“Merry got down and unlocked the gate, and when they had all passed through he pushed it to again.  It shut with a clang, and the lock clicked.  The sound was ominous.‘There!’ said Merry.  ‘You have left the Shire, and are now outside, and on the edge of the Old Forest.’”

I wonder what it says about Tolkien’s understanding of Nature that the Shire, that quiet bourgeois homeland of unadventure, is bordered by a place as unruly and queer as the Old Forest.  And what, indeed, does he intend by having the Hobbits slip out the back door of this comfortable Shire only to find themselves lost in such a place?  I think that the Old Forest is more than a way of simply transitioning the Hobbits into the world of Men, and in any event it is more than a hiccup in Tolkien’s plan for getting the Hobbits to Rivendell and the real quest.  The Old Forest and the House of Tom Bombadil are what must be learned about Middle Earth before anything else:  namely, that the natural foundation of Middle Earth is old, untame, and living.

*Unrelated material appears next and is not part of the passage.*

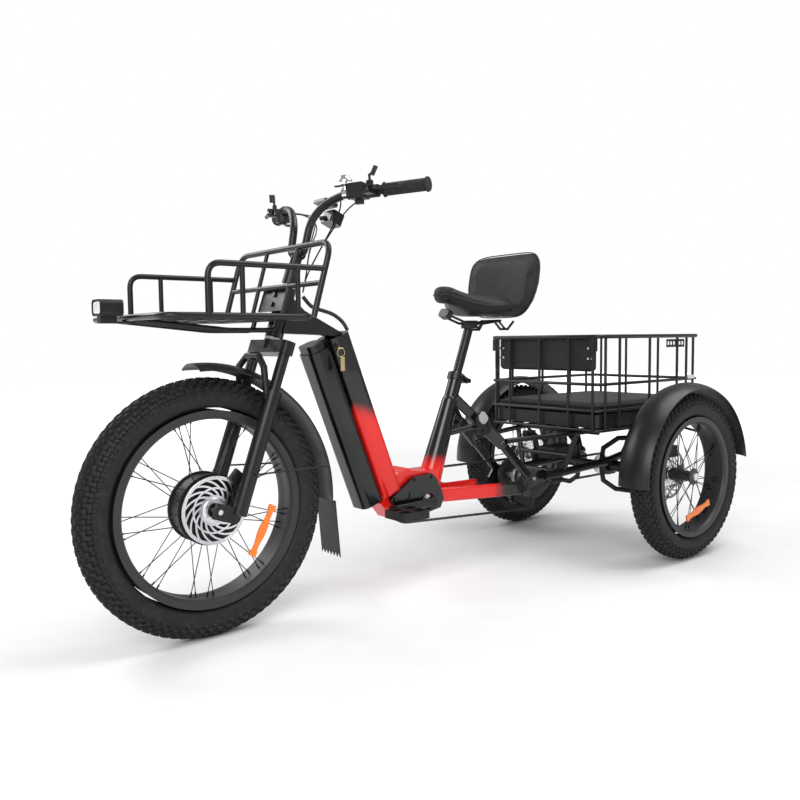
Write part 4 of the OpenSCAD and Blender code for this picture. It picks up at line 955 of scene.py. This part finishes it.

I bring this up here because evidently this point was important enough to Tolkien to bear repeating.  All of Middle Earth is alive.  Elves once taught trees to talk.  Legolas hears stones speaking.  The mountain Caradhras bears ill-will towards creatures that go on two legs.  Tree-herders go to war.  The reality of Nature being alive seems so important to Tolkien that he wants his readers to grasp it at once, and he contrives it by losing his readers with the Hobbits in the shifting paths of the Old Forest.  What they learn there is that, in the terminology of Martin Buber, it will not do to confront anything in Middle Earth with an I-It distinction.  Leaf, stock, and stone must be hailed with an I-Thou.

I think that Tolkien confronts us with this view of Nature so early in the Fellowship because it is fundamental to our understanding of the Ring.  The evil of the Ring is possible only if men and trees and grass are not the only things that live in Middle Earth.  Stone and gold also live.  The Ring lives.  If it did not live, and if Sauron did not live through it, it could neither rule nor find nor bring nor bind.  Magic in Middle Earth depends upon what we normally call “objects” actually becoming living “subjects” with their own wills, desires, and ends.  Not insignificant is the moment when Tom Bombadil, the first of the living men and the master of living things, puts on the Ring and does not vanish.

In short, the Old Forest, Old Man Willow, the Withywindle, and Tom Bombadil form the web and weft of the rest of The Lord of the Rings.  They are the only kind of Nature in which the tale of the Ring is possible.